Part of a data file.
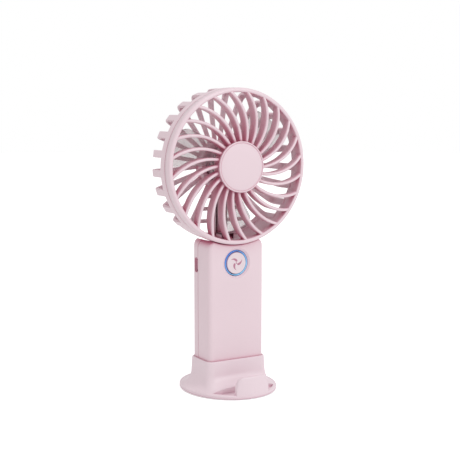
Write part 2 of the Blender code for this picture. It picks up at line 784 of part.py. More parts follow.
def rotor_parts():
    """The shaft, armature and commutator, which turn with the impeller."""
    paint(face_forward(rod_along_axis("motor_shaft", SHAFT_RADIUS, 6.4, -12.7, 24)), STEEL, 0.2, 1.0)
    core = [
        (9.2 * MM, -3.3 * MM),
        (9.2 * MM, -8.9 * MM),
        (SHAFT_RADIUS + GAP, -8.9 * MM),
        (SHAFT_RADIUS + GAP, -3.3 * MM),
    ]
    paint(face_forward(turned("armature", core, 20, closed=True)), COPPER, 0.4, 0.8)
    drum = [(2.4 * MM, -9.2 * MM), (2.4 * MM, -10.9 * MM), (1.3 * MM, -10.9 * MM), (1.3 * MM, -9.2 * MM)]
    paint(face_forward(turned("commutator", drum, 16, closed=True)), BRASS, 0.3, 1.0)


def rod_along_axis(name, radius, front, back, steps):
    """A rod about local Z between two forward distances in millimetres, before it is faced forward."""
    profile = [(0.0, front * MM), (radius, front * MM), (radius, back * MM), (0.0, back * MM)]
    return turned(name, profile, steps)


BLADES = 3
BLADE_START = math.radians(8.0)
BLADE_LEAD = math.radians(14.0)
BLADE_SPAN = math.radians(52.0)
BLADE_REACH = 29.9 * MM
BLADE_CHORDS = 8


def blade_point(index, along, part):
    """A point of the blade: 'along' runs from hub to tip, 'part' from its front edge to its rear edge."""
    rounding = 4.0 * MM * abs(2 * part - 1) ** 5
    radius = 12.7 * MM + (BLADE_REACH - rounding) * along
    span = BLADE_SPAN * (1.0 - 0.27 * along)
    angle = BLADE_START + math.tau * index / BLADES + BLADE_LEAD * along + span * part
    forward = (-4.4 + (10.6 - 1.6 * along) * (1 - part) + 1.6 * part * (1 - part)) * MM
    return (radius * math.cos(angle), radius * math.sin(angle), forward)


def impeller_blade(index):
    """A pitched blade that falls from front to rear as it goes round, with rounded outer corners."""
    shape = bmesh.new()
    rows = []
    for radial in range(6):
        places = [blade_point(index, radial / 5, chord / BLADE_CHORDS) for chord in range(BLADE_CHORDS + 1)]
        rows.append([shape.verts.new(place) for place in places])
    for inner, outer in zip(rows, rows[1:]):
        for chord in range(BLADE_CHORDS):
            shape.faces.new((inner[chord], outer[chord], outer[chord + 1], inner[chord + 1]))
    blade = piece_from(f"blade_tool_{index}", shape)
    thicken = blade.modifiers.new("thickness", "SOLIDIFY")
    thicken.thickness = 1.2 * MM
    thicken.offset = 0.0
    return face_forward(blade)


def impeller():
    hub = [
        (0.0, 7.6 * MM),
        (11.6 * MM, 7.6 * MM),
        (12.8 * MM, 6.8 * MM),
        (13.2 * MM, 5.6 * MM),
        (13.2 * MM, -0.2 * MM),
        (11.9 * MM, -0.2 * MM),
        (11.9 * MM, 5.4 * MM),
        (3.0 * MM, 5.4 * MM),
        (3.0 * MM, 1.6 * MM),
        (0.0, 1.6 * MM),
    ]
    fan = face_forward(turned("impeller", hub, 36))
    join_all(fan, [impeller_blade(index) for index in range(BLADES)])
    bore = rod("shaft_bore_tool", SHAFT_RADIUS + GAP, (0, -6.7 * MM, HEAD_Z), (0, 0.02, HEAD_Z), 24)
    cut(fan, bore)
    hollow = rod("hub_hollow_tool", 11.9 * MM, (0, -1.5 * MM, HEAD_Z), (0, 0.01, HEAD_Z), 36)
    cut(fan, hollow)
    return paint(smooth(fan), PALE_GREY, 0.3)


# ---------------------------------------------------------------- button and electronics


def button_parts():
    face = HANDLE_DEPTH / 2
    cap = [
        (0.0, face - 0.35 * MM),
        (BUTTON_RADIUS - 0.5 * MM, face - 0.3 * MM),
        (BUTTON_RADIUS, face - 0.7 * MM),
        (BUTTON_RADIUS, face - 2.2 * MM),
        (2.2 * MM, face - 2.2 * MM),
        (2.2 * MM, 5.4 * MM),
        (0.0, 5.4 * MM),
    ]
    paint(smooth(face_forward(turned("power_button", cap, 40), z=BUTTON_Z)), PINK, 0.34)
    ring = [
        (LIGHT_INNER, face - 0.55 * MM),
        (LIGHT_OUTER, face - 0.55 * MM),
        (LIGHT_OUTER, face - 4.2 * MM),
        (LIGHT_INNER, face - 4.2 * MM),
    ]
    blue = (0.25, 0.55, 0.95)
    ring_piece = face_forward(turned("light_ring", ring, 48, closed=True), z=BUTTON_Z)
    paint(smooth(ring_piece), blue, 0.3, glow=1.5)
    stem = rod("switch_stem", 1.6 * MM, (0, -5.1 * MM, BUTTON_Z), (0, -0.2 * MM, BUTTON_Z))
    paint(stem, DARK, 0.5)
    half = 3.0 * MM
    body = box("switch_body", (-half, -1.6 * MM, BUTTON_Z - half), (half, 1.9 * MM, BUTTON_Z + half))
    cut(body, rod("stem_hole_tool", 1.9 * MM, (0, -4.0 * MM, BUTTON_Z), (0, 1.4 * MM, BUTTON_Z)))
    paint(body, DARK, 0.5)


def usb_socket():
    """A steel shell that opens to the handle's left side, a vertical oblong in section."""
    socket = plate("usb_socket", rounded_rectangle(PORT_HEIGHT, PORT_WIDTH, 1.4 * MM, 5), 7.3 * MM)
    socket.rotation_euler = (0.0, math.pi / 2, 0.0)
    socket.location = (-15.65 * MM, PORT_Y, PORT_Z)
    mouth = rounded_rectangle(PORT_HEIGHT - 0.6 * MM, PORT_WIDTH - 0.6 * MM, 1.1 * MM, 5)
    hollow = plate("socket_hollow_tool", mouth, 7.3 * MM)
    hollow.rotation_euler = (0.0, math.pi / 2, 0.0)
    hollow.location = (-17.0 * MM, PORT_Y, PORT_Z)
    return paint(smooth(cut(socket, hollow)), STEEL, 0.3, 1.0)


def electronics():
    board = box(
        "control_board",
        (-17.4 * MM, BOARD_FRONT_Y, BOARD_LOW),
        (15.0 * MM, BOARD_BACK_Y, BOARD_TOP),
    )
    paint(board, GREEN, 0.45)
    usb_socket()
    back = BOARD_BACK_Y + GAP
    front = BOARD_FRONT_Y - GAP
    paint(box("charger_chip", (-8.5 * MM, back, 0.077), (-4.5 * MM, back + 1.4 * MM, 0.081)), DARK, 0.5)
    paint(box("driver_chip", (5.5 * MM, back, 0.0765), (9.0 * MM, back + 1.4 * MM, 0.080)), DARK, 0.5)
    coil = rod("inductor", 2.6 * MM, (9.5 * MM, front, 0.0792), (9.5 * MM, front - 2.4 * MM, 0.0792))
    paint(coil, (0.18, 0.17, 0.16), 0.6)
    for name, side in (("status_led_left", -1), ("status_led_right", 1)):
        middle = side * (LIGHT_INNER + LIGHT_OUTER) / 2
        low = (middle - 0.6 * MM, front - 0.7 * MM, BUTTON_Z + 0.6 * MM)
        paint(box(name, low, (middle + 0.6 * MM, front, BUTTON_Z + 1.8 * MM)), (0.9, 0.92, 0.95), 0.3)


def battery_parts():
    top = CELL_LOW + CELL_LENGTH
    cell = [
        (0.0, top + 0.8 * MM),
        (2.9 * MM, top + 0.8 * MM),
        (2.9 * MM, top),
        (CELL_RADIUS - 0.5 * MM, top),
        (CELL_RADIUS, top - 0.5 * MM),
        (CELL_RADIUS, CELL_LOW),
        (0.0, CELL_LOW),
    ]
    paint(smooth(turned("battery_cell", cell, 32)), (0.10, 0.22, 0.45), 0.4)
    tab = (4.0 * MM, 3.0 * MM)
    low = top + 0.8 * MM + GAP
    paint(box("battery_tab_positive", (-tab[0], -tab[1], low), (*tab, low + 0.3 * MM)), STEEL, 0.3, 1.0)
    high = CELL_LOW - GAP
    paint(box("battery_tab_negative", (-tab[0], -tab[1], high - 0.3 * MM), (*tab, high)), STEEL, 0.3, 1.0)
    foam = rod("battery_foam", 8.0 * MM, (0, 0, 5.9 * MM), (0, 0, 6.7 * MM), 20)
    paint(foam, (0.10, 0.10, 0.10), 0.95)


def smooth_path(points, steps=5):
    """Points along a smooth curve through the given ones."""
    places = [Vector(point) * MM for point in points]
    ends = [2 * places[0] - places[1], *places, 2 * places[-1] - places[-2]]
    path = []
    for before, start, end, after in zip(ends, ends[1:], ends[2:], ends[3:]):
        for step in range(steps):
            part = step / steps
            slope_in = (end - before) / 2
            slope_out = (after - start) / 2
            path.append(
                (2 * part**3 - 3 * part**2 + 1) * start
                + (part**3 - 2 * part**2 + part) * slope_in
                + (3 * part**2 - 2 * part**3) * end
                + (part**3 - part**2) * slope_out
            )
    path.append(places[-1])
    return path


def motor_lead_route(side):
    """From the board up through the neck and the duct behind the impeller to a motor terminal."""
    return [
        (side * 1.2, 4.3, 84.0),
        (side * 1.2, 3.4, 90.0),
        (side * 1.2, 3.6, 96.8),
        (side * 1.2, 5.4, 98.7),
        (side * 1.2, 8.0, 98.9),
        (side * 1.3, 9.9, 101.0),
        (side * 1.5, 9.9, 108.0),
        (side * 2.0, 9.9, 120.0),
        (side * 2.4, 11.2, 129.3),
    ]


BATTERY_RED_ROUTE = ((2.5, -3.8, 74.1), (4.5, -5.4, 75.4), (5.2, -2.4, 77.0), (5.2, 1.3, 78.2))
BATTERY_BLACK_ROUTE = (
    (4.8, 0.0, 7.3),
    (8.8, 2.8, 7.3),
    (10.5, 4.6, 7.3),
    (11.2, 7.0, 12.0),
    (11.2, 7.2, 40.0),
    (11.2, 7.2, 66.0),
    (11.4, 5.6, 74.0),
    (11.4, 4.4, 77.0),
)


def leads():
    red = (0.55, 0.03, 0.03)
    for name, side, colour in (("motor_lead_red", -1, red), ("motor_lead_black", 1, DARK)):
        paint(tube(name, smooth_path(motor_lead_route(side), 3), 0.5 * MM), colour, 0.5)
    paint(tube("battery_lead_red", smooth_path(BATTERY_RED_ROUTE, 3), 0.45 * MM), red, 0.5)
    paint(tube("battery_lead_black", smooth_path(BATTERY_BLACK_ROUTE, 3), 0.45 * MM), DARK, 0.5)


def main():
    clear_scene()
    make_collection(PARTS)
    make_collection(TOOLS)
    dock_base()
    dock_pad()
    handle_front()
    handle_rear()
    screws()
    front_grille()
    grille_cap()
    rear_cage()
    motor_parts()
    rotor_parts()
    impeller()
    button_parts()
    electronics()
    battery_parts()
    leads()


main()
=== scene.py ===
"""Detailed look of a handheld electric fan in its dock. Metres, +Z up, the fan's front faces -Y."""

import math

import bmesh
import bpy
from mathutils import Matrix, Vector


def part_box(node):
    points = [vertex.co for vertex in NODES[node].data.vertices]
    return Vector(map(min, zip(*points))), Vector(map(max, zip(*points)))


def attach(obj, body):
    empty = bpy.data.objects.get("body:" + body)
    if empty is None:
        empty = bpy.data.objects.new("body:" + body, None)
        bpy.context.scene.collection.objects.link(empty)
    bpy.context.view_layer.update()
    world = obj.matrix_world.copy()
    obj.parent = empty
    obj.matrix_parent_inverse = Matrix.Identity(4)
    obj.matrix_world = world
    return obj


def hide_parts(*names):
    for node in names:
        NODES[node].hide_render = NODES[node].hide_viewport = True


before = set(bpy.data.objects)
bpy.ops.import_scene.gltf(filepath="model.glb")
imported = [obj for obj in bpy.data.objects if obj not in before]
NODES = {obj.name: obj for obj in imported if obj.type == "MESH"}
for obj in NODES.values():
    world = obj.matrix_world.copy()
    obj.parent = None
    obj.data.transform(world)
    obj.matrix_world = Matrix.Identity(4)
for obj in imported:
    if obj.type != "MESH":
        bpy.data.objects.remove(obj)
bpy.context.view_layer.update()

MM = 0.001

GRILLE_LOW, GRILLE_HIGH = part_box("front_grille")
HANDLE_LOW, HANDLE_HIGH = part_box("handle_front")
REAR_LOW, REAR_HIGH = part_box("handle_rear")
CAP_LOW, CAP_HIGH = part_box("grille_cap")
RING_LOW, RING_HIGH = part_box("light_ring")
BUTTON_LOW, BUTTON_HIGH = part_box("power_button")
DOCK_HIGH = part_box("dock_base")[1]
SOCKET_LOW, SOCKET_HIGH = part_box("usb_socket")

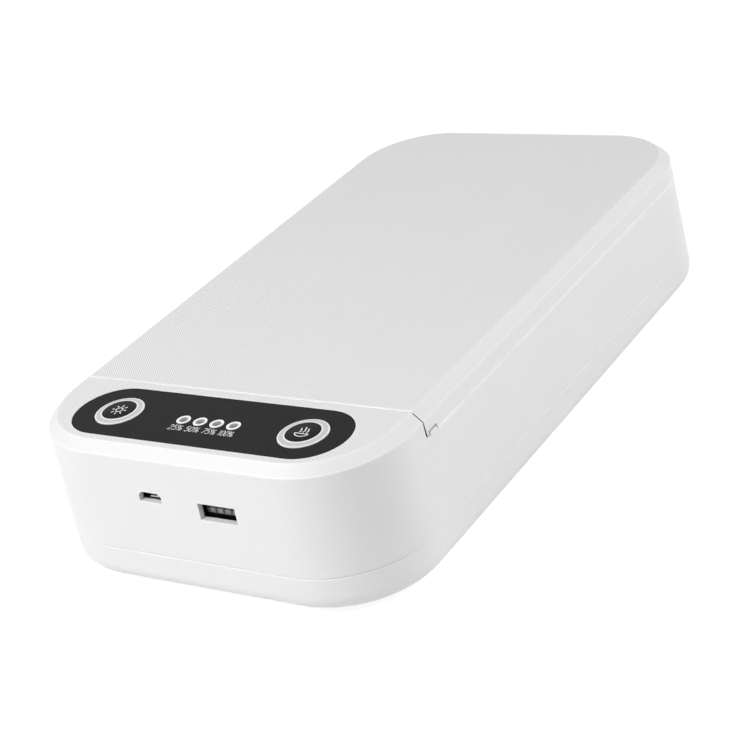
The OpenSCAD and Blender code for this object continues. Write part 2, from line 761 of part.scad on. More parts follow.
module lid_plate() {
    clear = tray_t + trap_gap;
    z_trap = z_plate - trap_h;
    guard_pitch = lamp_l / (guard_count + 1);
    color(white_plastic) difference() {
        union() {
            intersection() {
                case_body([[inner(z_plate) + fit_gap, z_plate], [inner(z_plate_top) + fit_gap, z_plate_top]]);
                behind(y_lid + wall_t + fit_gap);
                before(plate_back);
            }
            difference() {
                translate([0, tray_y, 0]) rounded_body(tray_w - 2 * clear, tray_l - 2 * clear, tray_r - clear,
                    [[edge, z_trap], [0, z_trap + edge], [0, z_plate + 0.5]]);
                translate([0, tray_y, 0]) rounded_body(tray_w - 2 * clear, tray_l - 2 * clear, tray_r - clear,
                    [[trap_t, z_trap - 1], [trap_t, z_plate + 1]]);
            }
            for (s = [-1, 1]) translate([s * lamp_x, 0, z_trap]) linear_extrude(trap_h + 0.5) window(rail_w);
        }
        for (s = [-1, 1]) translate([s * lamp_x, 0, 0]) difference() {
            translate([0, 0, z_trap - 1]) linear_extrude(far) window(0);
            for (i = [1:guard_count])
                translate([-window_w, lamp_y - lamp_end + i * guard_pitch - guard_t / 2, z_trap])
                    cube([2 * window_w, guard_t, guard_t]);
        }
        at(lid_posts) {
            column(z_plate - 1, z_plate_top + 1, small_screw_r + screw_gap / 2);
            column(z_plate - 1, z_plate + flat_head_h, small_head_r + 0.2);
        }
        at(magnets) column(z_plate - 1, z_plate + magnet_t, magnet_r + 0.05);
    }
}

module uv_tube(s)
    color(tube_glass) translate([s * lamp_x, lamp_y - lamp_end, z_lamp]) rotate([-90, 0, 0])
        cylinder(r = lamp_r, h = lamp_l);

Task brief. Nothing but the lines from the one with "(5.2, 1.3, 78.2))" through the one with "bpy.data.objects.remove(obj)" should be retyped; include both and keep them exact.

Completed exercise.
BATTERY_RED_ROUTE = ((2.5, -3.8, 74.1), (4.5, -5.4, 75.4), (5.2, -2.4, 77.0), (5.2, 1.3, 78.2))
BATTERY_BLACK_ROUTE = (
    (4.8, 0.0, 7.3),
    (8.8, 2.8, 7.3),
    (10.5, 4.6, 7.3),
    (11.2, 7.0, 12.0),
    (11.2, 7.2, 40.0),
    (11.2, 7.2, 66.0),
    (11.4, 5.6, 74.0),
    (11.4, 4.4, 77.0),
)


def leads():
    red = (0.55, 0.03, 0.03)
    for name, side, colour in (("motor_lead_red", -1, red), ("motor_lead_black", 1, DARK)):
        paint(tube(name, smooth_path(motor_lead_route(side), 3), 0.5 * MM), colour, 0.5)
    paint(tube("battery_lead_red", smooth_path(BATTERY_RED_ROUTE, 3), 0.45 * MM), red, 0.5)
    paint(tube("battery_lead_black", smooth_path(BATTERY_BLACK_ROUTE, 3), 0.45 * MM), DARK, 0.5)


def main():
    clear_scene()
    make_collection(PARTS)
    make_collection(TOOLS)
    dock_base()
    dock_pad()
    handle_front()
    handle_rear()
    screws()
    front_grille()
    grille_cap()
    rear_cage()
    motor_parts()
    rotor_parts()
    impeller()
    button_parts()
    electronics()
    battery_parts()
    leads()


main()
=== scene.py ===
"""Detailed look of a handheld electric fan in its dock. Metres, +Z up, the fan's front faces -Y."""

import math

import bmesh
import bpy
from mathutils import Matrix, Vector


def part_box(node):
    points = [vertex.co for vertex in NODES[node].data.vertices]
    return Vector(map(min, zip(*points))), Vector(map(max, zip(*points)))


def attach(obj, body):
    empty = bpy.data.objects.get("body:" + body)
    if empty is None:
        empty = bpy.data.objects.new("body:" + body, None)
        bpy.context.scene.collection.objects.link(empty)
    bpy.context.view_layer.update()
    world = obj.matrix_world.copy()
    obj.parent = empty
    obj.matrix_parent_inverse = Matrix.Identity(4)
    obj.matrix_world = world
    return obj


def hide_parts(*names):
    for node in names:
        NODES[node].hide_render = NODES[node].hide_viewport = True


before = set(bpy.data.objects)
bpy.ops.import_scene.gltf(filepath="model.glb")
imported = [obj for obj in bpy.data.objects if obj not in before]
NODES = {obj.name: obj for obj in imported if obj.type == "MESH"}
for obj in NODES.values():
    world = obj.matrix_world.copy()
    obj.parent = None
    obj.data.transform(world)
    obj.matrix_world = Matrix.Identity(4)
for obj in imported:
    if obj.type != "MESH":
        bpy.data.objects.remove(obj)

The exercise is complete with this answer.